Amazing insights from coaching clinic

After several months of swimming 10-15km per week I started to develop a niggle in my right shoulder. I found a swim physio who referred me to a coaching clinic.
Last weekend we did a video session in my normal environment of open water (I don’t do pools) and I was amazed by what it showed. I knew my technique wasn’t perfect but I didn’t realise how flawed it was.
Things I thought would be dodgy are (apparently) ok whereas the things I was more confident about are the problem!
I now have lots to work on - which is kind of exciting to see where it takes me - but at the same time I really wish I had done this years ago.
Anyone else had a video clinic and experienced a revelation?
Here’s some footage from the analysis:
Comments
Good move having your stroke checked out after noticing an injury. My thought is that swimming injuries typically are from doing something wrong. Swimming is not like hockey, where if you wake up the next day feeling sore, it usually has something to do with smashing into other people or crashing into the boards. So you did a smart thing there.
I tried a video analysis a few years ago. It was done in one of those endless pools, sort of a treadmill for swimmers. It was a short pool with a current. For me, it wasn't really a great experience for a number of reasons. First of all, it took me quite a while to figure out how to swim and hold position in the current. I think I was compromising the whole time.
The other issue was that I think the instructor might have still been pretty new to the whole thing. He was a college swimmer and I'm sure he was pretty good. However swimming and coaching are two different things. He wasn't really able to break things down and communicate what he wanted me to do and I think he was going after effects rather than causes.
Coaching is hard enough to do in a normal pool, but it is probably more difficult when you have to control the current flow in the endless pool. So he's trying to run the current at the correct rate for my swimming, while also trying to analyze my stroke, film the process and signal me when to start or stop.

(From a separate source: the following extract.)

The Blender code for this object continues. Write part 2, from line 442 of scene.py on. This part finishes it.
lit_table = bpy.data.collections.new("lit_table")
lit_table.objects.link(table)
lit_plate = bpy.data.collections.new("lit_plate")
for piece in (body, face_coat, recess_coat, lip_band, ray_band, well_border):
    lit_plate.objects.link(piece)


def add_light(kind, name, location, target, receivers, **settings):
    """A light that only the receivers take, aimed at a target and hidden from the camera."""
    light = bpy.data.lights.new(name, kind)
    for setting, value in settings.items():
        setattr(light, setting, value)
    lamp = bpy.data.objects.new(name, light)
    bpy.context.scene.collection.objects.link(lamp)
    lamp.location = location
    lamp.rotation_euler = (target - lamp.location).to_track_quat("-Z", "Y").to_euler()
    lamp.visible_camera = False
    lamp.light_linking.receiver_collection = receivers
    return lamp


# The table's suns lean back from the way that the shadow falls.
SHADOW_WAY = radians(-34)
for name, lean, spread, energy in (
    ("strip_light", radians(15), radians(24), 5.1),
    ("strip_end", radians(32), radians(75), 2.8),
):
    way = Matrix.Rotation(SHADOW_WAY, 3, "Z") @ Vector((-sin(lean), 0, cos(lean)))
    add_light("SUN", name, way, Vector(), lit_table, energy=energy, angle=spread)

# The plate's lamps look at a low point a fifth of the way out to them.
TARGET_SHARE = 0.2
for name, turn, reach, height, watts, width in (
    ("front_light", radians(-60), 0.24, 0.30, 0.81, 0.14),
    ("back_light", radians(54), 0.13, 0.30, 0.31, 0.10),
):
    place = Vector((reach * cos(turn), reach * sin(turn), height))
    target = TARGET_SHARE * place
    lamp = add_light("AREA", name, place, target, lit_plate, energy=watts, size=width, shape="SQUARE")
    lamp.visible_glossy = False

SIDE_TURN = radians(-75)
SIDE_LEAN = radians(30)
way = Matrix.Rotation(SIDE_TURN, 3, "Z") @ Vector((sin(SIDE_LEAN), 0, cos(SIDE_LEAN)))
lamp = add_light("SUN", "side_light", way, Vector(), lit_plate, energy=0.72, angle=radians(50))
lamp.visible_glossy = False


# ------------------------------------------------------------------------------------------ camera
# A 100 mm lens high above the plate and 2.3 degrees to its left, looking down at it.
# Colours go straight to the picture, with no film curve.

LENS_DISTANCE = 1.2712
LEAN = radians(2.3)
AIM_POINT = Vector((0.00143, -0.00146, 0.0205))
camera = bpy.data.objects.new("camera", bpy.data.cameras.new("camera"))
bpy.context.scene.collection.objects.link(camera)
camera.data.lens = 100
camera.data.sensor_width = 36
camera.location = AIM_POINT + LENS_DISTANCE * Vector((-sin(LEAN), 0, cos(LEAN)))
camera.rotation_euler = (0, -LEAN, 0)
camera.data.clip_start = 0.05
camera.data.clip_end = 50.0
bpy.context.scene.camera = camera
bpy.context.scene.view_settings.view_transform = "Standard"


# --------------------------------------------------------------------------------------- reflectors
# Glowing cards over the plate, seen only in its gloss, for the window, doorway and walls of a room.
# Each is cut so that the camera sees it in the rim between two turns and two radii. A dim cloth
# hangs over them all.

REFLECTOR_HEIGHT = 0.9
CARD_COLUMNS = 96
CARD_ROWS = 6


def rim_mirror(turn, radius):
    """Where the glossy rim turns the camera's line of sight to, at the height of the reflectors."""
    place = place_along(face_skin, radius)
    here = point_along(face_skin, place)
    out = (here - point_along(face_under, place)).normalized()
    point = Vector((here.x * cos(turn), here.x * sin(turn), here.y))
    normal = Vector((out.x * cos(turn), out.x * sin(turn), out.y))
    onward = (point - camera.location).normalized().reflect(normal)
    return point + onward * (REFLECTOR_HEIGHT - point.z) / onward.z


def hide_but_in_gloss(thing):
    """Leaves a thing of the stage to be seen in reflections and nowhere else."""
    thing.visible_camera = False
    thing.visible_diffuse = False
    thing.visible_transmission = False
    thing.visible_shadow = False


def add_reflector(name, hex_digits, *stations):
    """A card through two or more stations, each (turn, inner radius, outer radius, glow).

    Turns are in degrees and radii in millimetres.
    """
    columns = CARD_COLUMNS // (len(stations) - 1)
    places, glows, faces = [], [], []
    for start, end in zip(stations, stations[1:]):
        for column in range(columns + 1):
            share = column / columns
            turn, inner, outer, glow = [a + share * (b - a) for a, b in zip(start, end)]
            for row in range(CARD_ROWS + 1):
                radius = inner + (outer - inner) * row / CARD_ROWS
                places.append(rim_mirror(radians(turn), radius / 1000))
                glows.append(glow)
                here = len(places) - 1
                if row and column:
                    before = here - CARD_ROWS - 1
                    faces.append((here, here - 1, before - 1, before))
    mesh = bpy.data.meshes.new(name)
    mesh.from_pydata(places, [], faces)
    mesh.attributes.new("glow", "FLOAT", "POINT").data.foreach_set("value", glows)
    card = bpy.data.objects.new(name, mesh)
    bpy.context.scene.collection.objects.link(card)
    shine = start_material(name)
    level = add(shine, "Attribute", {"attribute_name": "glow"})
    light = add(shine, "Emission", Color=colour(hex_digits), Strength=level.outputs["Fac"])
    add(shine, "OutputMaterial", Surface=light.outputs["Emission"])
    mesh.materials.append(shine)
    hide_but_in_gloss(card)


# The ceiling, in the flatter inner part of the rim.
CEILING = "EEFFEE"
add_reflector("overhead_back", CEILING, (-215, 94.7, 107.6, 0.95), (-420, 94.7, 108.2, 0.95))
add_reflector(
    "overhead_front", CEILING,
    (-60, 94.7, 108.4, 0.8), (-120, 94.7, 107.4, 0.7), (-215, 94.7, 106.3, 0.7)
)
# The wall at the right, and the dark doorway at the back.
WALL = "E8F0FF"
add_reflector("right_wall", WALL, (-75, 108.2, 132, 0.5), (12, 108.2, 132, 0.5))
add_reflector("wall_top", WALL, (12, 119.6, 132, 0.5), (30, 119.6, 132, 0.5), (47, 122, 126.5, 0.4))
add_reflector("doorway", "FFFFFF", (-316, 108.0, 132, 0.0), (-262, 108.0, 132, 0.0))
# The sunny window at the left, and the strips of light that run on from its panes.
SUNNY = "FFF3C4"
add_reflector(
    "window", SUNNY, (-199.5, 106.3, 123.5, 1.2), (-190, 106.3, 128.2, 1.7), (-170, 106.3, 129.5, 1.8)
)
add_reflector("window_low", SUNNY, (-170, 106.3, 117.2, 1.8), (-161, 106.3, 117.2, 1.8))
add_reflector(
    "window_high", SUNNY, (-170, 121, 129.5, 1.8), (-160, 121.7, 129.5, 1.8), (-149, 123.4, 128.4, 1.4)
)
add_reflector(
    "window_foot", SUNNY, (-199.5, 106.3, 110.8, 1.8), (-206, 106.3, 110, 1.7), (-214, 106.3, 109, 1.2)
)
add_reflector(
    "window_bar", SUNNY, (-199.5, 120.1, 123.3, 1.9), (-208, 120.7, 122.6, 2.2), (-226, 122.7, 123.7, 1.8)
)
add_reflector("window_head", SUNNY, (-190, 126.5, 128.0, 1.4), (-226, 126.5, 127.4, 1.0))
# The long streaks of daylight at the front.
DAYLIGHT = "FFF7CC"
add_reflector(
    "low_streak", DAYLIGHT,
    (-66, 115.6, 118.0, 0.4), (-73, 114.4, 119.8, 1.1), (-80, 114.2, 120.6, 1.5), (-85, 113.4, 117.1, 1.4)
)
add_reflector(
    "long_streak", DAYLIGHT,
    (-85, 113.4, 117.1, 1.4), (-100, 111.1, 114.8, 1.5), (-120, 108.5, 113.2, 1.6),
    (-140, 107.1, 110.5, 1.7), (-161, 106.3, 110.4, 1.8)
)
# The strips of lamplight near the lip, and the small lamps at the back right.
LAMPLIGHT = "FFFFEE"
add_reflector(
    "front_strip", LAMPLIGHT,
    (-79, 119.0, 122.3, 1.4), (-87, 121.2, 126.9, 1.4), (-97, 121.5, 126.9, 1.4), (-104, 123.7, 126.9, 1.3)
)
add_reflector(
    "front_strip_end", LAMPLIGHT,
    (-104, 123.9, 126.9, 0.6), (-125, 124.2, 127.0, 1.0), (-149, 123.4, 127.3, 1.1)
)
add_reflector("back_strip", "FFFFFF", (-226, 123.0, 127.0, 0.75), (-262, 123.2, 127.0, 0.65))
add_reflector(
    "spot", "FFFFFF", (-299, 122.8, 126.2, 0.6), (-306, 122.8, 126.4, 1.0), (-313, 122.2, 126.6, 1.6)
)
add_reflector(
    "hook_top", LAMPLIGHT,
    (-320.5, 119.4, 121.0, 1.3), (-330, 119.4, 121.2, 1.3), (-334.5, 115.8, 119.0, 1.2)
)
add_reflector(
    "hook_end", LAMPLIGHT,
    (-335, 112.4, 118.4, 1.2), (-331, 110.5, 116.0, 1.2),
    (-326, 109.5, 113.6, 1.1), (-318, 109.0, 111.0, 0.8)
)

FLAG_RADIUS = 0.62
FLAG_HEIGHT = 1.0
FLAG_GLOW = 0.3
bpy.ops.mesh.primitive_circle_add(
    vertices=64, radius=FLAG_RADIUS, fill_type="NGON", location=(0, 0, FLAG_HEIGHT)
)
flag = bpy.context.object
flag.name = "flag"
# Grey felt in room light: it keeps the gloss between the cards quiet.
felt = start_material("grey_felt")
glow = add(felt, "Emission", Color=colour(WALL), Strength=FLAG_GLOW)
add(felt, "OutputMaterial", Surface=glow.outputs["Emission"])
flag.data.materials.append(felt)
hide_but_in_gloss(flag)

When we reviewed the video after each swim, the current flow and bubbles, not to mention the difficulty of having the camera frame me properly made for really poor viewing.

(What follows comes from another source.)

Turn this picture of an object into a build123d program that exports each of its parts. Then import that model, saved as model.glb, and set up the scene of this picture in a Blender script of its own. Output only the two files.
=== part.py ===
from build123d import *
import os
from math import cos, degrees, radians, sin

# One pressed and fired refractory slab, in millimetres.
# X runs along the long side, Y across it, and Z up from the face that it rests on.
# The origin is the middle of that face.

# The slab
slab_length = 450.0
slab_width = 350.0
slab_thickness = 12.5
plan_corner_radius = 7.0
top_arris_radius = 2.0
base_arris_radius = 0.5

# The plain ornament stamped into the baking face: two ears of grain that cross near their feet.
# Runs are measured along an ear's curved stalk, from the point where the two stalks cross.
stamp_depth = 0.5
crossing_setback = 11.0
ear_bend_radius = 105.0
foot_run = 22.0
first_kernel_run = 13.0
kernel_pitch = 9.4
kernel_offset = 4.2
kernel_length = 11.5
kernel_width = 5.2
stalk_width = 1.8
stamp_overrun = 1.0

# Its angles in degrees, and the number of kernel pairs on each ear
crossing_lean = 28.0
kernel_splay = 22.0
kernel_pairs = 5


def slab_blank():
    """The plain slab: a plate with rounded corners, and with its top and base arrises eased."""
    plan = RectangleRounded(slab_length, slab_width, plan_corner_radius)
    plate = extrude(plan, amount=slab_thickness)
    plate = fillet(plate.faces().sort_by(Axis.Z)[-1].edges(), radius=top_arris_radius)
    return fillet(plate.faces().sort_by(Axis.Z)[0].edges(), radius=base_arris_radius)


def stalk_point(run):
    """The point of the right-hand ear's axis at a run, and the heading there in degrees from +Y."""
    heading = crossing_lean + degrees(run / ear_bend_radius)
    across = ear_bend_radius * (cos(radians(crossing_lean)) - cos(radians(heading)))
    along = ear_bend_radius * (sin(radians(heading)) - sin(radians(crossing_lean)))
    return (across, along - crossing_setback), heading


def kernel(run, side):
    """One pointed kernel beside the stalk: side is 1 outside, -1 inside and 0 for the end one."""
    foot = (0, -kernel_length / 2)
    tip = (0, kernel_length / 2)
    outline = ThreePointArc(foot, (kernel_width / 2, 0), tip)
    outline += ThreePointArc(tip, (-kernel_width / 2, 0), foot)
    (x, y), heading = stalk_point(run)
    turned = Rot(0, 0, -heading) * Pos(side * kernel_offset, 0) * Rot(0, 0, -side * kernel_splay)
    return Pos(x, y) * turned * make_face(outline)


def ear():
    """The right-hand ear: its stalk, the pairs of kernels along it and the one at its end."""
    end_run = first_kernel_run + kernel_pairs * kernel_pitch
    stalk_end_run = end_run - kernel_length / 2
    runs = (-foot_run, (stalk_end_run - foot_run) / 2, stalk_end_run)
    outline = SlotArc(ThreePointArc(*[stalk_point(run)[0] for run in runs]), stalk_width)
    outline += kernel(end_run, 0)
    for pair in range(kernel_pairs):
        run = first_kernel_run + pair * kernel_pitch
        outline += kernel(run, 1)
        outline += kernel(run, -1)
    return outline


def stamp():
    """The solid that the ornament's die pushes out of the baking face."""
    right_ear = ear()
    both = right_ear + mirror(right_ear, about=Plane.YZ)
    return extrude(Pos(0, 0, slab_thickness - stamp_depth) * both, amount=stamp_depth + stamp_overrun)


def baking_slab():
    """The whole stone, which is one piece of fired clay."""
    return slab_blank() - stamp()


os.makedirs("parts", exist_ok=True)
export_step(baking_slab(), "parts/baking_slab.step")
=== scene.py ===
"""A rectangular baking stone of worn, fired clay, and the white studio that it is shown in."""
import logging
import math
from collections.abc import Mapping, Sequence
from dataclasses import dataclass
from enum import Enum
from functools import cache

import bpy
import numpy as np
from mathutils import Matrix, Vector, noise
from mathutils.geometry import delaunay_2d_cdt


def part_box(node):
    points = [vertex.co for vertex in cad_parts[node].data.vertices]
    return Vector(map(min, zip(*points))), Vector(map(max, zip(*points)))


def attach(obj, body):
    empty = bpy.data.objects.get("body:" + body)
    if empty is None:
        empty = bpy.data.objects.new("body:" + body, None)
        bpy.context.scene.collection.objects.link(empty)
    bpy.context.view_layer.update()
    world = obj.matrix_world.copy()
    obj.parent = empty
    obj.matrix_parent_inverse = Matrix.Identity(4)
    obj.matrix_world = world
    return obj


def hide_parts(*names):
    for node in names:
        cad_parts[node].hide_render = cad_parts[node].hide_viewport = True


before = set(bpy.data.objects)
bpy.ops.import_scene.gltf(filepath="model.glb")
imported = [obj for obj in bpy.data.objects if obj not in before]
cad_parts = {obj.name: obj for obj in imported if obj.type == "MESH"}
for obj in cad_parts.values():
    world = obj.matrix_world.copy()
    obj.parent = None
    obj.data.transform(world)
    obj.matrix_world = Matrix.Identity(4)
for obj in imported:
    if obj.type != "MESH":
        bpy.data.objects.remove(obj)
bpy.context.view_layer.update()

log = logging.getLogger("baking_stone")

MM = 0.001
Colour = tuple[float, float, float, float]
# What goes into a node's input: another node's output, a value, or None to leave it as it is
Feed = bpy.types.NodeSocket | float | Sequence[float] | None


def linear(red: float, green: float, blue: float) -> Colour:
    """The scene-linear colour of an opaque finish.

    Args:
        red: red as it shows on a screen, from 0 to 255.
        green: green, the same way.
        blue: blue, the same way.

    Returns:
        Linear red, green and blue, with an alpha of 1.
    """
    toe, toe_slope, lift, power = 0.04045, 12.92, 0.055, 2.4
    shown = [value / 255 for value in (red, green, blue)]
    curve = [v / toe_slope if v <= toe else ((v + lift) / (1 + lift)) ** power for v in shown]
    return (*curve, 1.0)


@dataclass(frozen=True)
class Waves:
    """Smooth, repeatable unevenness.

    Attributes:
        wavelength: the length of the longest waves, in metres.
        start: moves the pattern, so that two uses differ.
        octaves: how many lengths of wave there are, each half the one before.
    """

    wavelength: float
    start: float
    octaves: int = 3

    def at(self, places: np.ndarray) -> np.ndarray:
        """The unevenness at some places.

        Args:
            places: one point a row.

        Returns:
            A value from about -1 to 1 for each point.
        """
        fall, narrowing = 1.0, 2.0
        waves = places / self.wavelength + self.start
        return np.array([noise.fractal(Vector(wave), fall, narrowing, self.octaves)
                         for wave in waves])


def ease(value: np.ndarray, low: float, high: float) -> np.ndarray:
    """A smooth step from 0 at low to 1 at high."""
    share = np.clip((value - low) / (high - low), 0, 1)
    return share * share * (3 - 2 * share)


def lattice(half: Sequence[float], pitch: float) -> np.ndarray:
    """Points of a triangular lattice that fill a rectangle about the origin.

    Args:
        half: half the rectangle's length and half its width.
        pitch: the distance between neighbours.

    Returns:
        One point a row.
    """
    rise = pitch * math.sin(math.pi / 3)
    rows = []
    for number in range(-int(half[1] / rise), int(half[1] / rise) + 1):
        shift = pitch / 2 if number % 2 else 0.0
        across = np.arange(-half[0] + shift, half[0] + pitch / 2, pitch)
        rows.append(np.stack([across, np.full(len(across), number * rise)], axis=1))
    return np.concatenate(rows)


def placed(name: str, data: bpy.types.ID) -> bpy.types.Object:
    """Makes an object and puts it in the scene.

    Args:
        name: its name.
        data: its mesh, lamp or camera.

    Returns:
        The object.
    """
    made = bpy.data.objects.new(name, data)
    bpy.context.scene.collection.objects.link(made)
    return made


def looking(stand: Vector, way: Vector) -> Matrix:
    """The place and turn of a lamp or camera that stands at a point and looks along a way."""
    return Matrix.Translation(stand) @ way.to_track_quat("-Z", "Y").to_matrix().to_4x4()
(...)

So overall, my experience was pretty disappointing. My guess would be that if this coach had have walked beside me in an actual pool, he would have been far more effective. I still believe that video is a helpful tool, but it was a failure for me in the situation that I tried. I've seen effective poolside video, so I know that it can be done and maybe sometime I will find a place that does it. A picture is worth a thousand words...

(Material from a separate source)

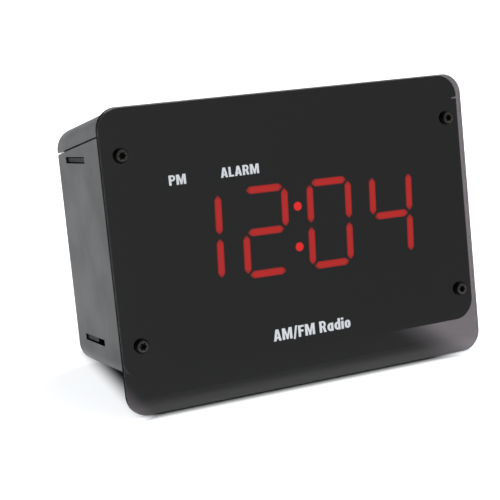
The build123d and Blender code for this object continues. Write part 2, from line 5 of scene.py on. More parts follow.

Yes I can understand how an artificial environment like a tank would not be constructive. You definitely want to be assessed / videod in your normal habitat be it pool, river, lake or ocean.
My swim coach usually does assessments in a pool and as you say she normally walks alongside her student with the camera above or below water.
So swimming with me in the open ocean was a first for her and a bit of an experiment for both of us. The verdict is that it’s good enough for her to see what she needs and give me the feedback I need.
I now have a list of feedback points to focus on for the next month and then we will repeat the exercise to measure any improvements.
Meanwhile, I’m still swimming each day and seeing my swimming physio and my shoulder pain seems to have stabilised or reduced to 1-2 / 10.
So whilst I’m still in the remediation and recovery process, my experience so far suggests that if you start up feel problems the best thing is early intervention. Definitely a physio who specialises in shoulders / backs / swimming and ideally a swim coach to help spot & fix your bad habits contributing to your problems.